Fernando Alonso finished only sixteenth in the Turkish Grand Prix. It’s only the second time that Alonso has failed to score at Istanbul Park. He finished tenth in 2009, one year before the position awarded points.
Alonso lost eleven positions from where he started following a first lap spin. It’s the equal-most positions that the Spaniard has lost in a race which he has completed. He also fell eleven places down the order at the 2010 British Grand Prix. It’s also the most positions that any driver has lost in a race which they have finished at Istanbul Park. The previous record was ten places lost, by Heikki Kovalainen in 2009.
Alonso is only the second driver to not score points having started fifth in Turkey. The last time it happened was in 2006, when Nick Heidfeld finished only fourteenth.
For only the second time in the last six races, George Russell failed to score. He finished the Turkish Grand Prix in fifteenth place – one place higher than where he finished last year.
Sebastian Vettel finished the Turkish Grand Prix in eighteenth place – the first time he has finished eighteenth since the 2007 Italian Grand Prix. Surprisingly, eighteenth is not Vettel’s worst finishing position in Istanbul. He finished nineteenth in 2007, which is the worst position in which he has ever finished a race.

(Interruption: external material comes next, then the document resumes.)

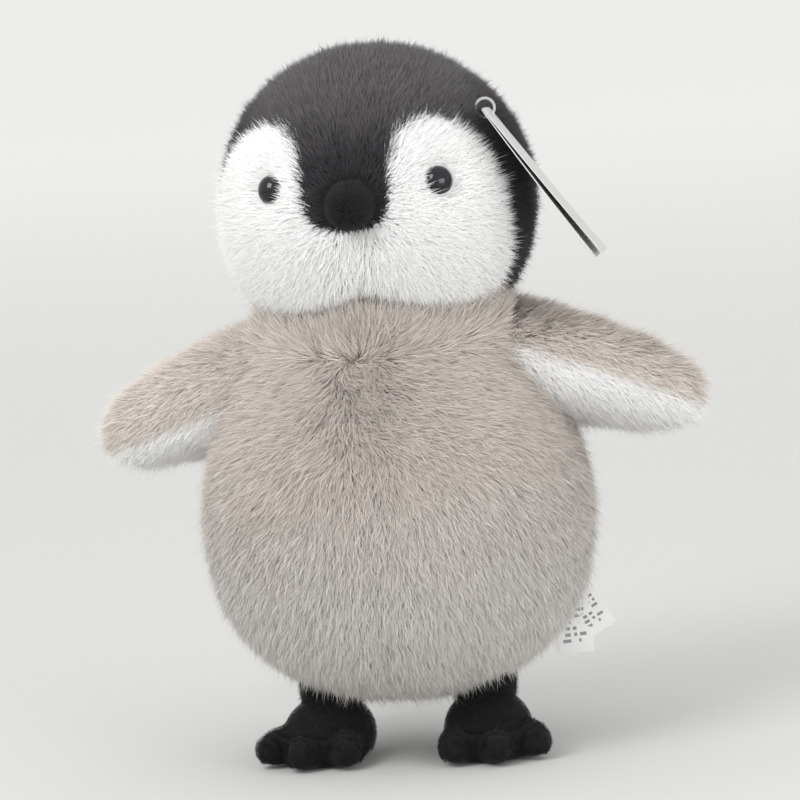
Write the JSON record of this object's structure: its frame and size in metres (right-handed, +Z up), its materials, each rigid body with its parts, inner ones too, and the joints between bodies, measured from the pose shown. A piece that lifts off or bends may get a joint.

Both Haas drivers finished the Turkish Grand Prix, making this the first time that the team have reached the chequered flag in Turkey. Mick Schumacher and Nikita Mazepin finished 19th and 20th. Mazepin has finished last both times that all 20 cars have completed a race which has run to full distance in 2021.
This was the twelfth World Championship race in which every driver who started crossed the finish line. It’s the third time it has happened this year, after the French Grand Prix and the rain-curtailed Belgian Grand Prix.
Though every driver finished the Turkish Grand Prix, this was not the Turkish Grand Prix with the most finishers. The 2011 race had 24 starters, 23 of which were classified at the end of the race.